Delta Air Lines, for example, said problems with urination, defecation, biting and other aggression led it to implement a more restrictive policy in 2018. The carrier said at the time that besides dogs, it had customers who sought to bring comfort turkeys, gliding possums known as sugar gliders, snakes, spiders and other animals aboard.
With the new regulation, the Transportation Department noted that it “wants to ensure that individuals with disabilities can continue using their service animals while also reducing the likelihood that passengers wishing to travel with their pets on aircraft will be able to falsely claim their pets are service animals.”
The rule would define a service animal as “a dog that is individually trained to do work or perform tasks for the benefit of a qualified individual with a disability, including a physical, sensory, psychiatric, intellectual or other mental disability.”
Under the plan, airlines could require passengers traveling with service animals to complete forms developed by the Transportation Department attesting that the animal has good behavior, is in good health and, for long flights, is trained not to relieve itself or to do so in a sanitary manner.

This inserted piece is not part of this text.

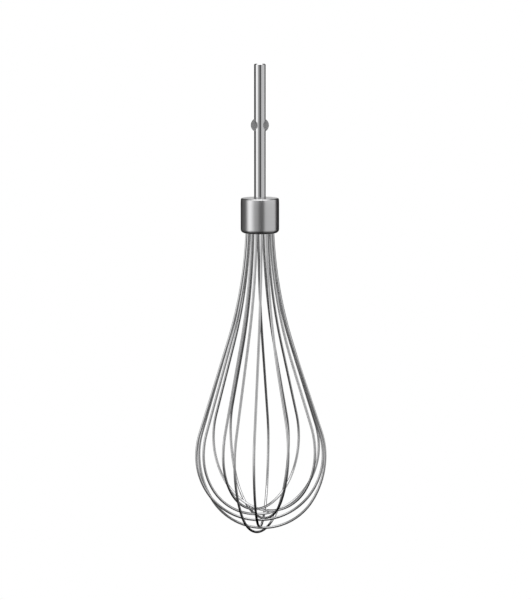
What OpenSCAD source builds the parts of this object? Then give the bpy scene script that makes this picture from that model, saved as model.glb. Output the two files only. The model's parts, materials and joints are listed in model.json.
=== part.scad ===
// Balloon whisk attachment for a hand mixer.
// A round shank with two pinched drive ears carries a drawn steel collar, and
// eight bent wires (sixteen legs) leave the collar's mouth as a balloon.
// Origin: on the shank's axis, level with the middle of the drive ears.
// +Z runs up the shank to its tip. Units are millimetres.

/* [Shank] */
// Diameter of the drive shank
shank_d = 5.5; // [5.4:0.1:5.8]
// Height of the shank's tip above the middle of the ears
tip_height = 28.9; // [25:0.1:35]
// Chamfer round the shank's tip
tip_chamfer = 0.4; // [0.2:0.1:0.8]
// Length of the knurled end inside the wire holder
knurl_length = 4.5; // [3:0.5:5]
// Number of grooves in the knurl
knurl_grooves = 24; // [16:1:30]

/* [Drive ears] */
// Distance across both ears
ear_span = 8.4; // [8:0.1:9]
// Height of an ear where it meets the rod
ear_height = 5.6; // [5:0.1:6]
// Distance between the inner edges of the two pinched flats
flat_spacing = 2.7; // [2.5:0.1:3.4]
// Thickness left between the two flats of an ear
ear_thickness = 2.4; // [2:0.1:2.8]
// Turn of the ears' line from the X axis
ear_turn = 6; // [0:1:30]
// How far the pinching draws the rod in, at the middle of the ears
waist_draw = 0.03; // [0.02:0.01:0.1]
// How far the drawn-in waist runs past the ears, above and below
waist_run = 0.4; // [0.3:0.1:0.6]

/* [Collar] */
// Outside diameter of the collar
collar_d = 18.4; // [18:0.1:18.8]
// Height of the collar
collar_height = 16.7; // [15.5:0.1:17.5]
// Distance from the middle of the ears down to the collar's top face
collar_drop = 34.6; // [32:0.1:38]
// Wall of the collar
collar_wall = 0.8; // [0.6:0.1:0.9]
// Edge radius at the collar's top
top_edge_r = 0.8; // [0.4:0.1:1]
// Height over which the collar's side curves in towards the top edge
crown_height = 3; // [2:0.5:4]
// How far the side would curve in by the top face
crown_draw = 0.15; // [0.05:0.05:0.3]
// Edge radius where the collar's mouth is rolled inwards
lip_edge_r = 1.8; // [1.6:0.1:2]

/* [Wires] */
// Diameter of the wire
wire_d = 1.2; // [1:0.05:1.25]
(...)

Those traveling with service animals may be directed to check in an additional hour ahead of other passengers under the proposal. Meanwhile, airlines could limit passengers with disabilities from bringing more than two service animals and they could stipulate that such animals fit within the traveler’s foot space on the plane.
Airlines could not refuse service animals based on breed, but could bar those that display aggressive behavior or pose a health or safety threat, the Transportation Department said. Airlines can require that service animals be harnessed, leashed or otherwise controlled.
The proposed rule will be up for public comment for 60 days.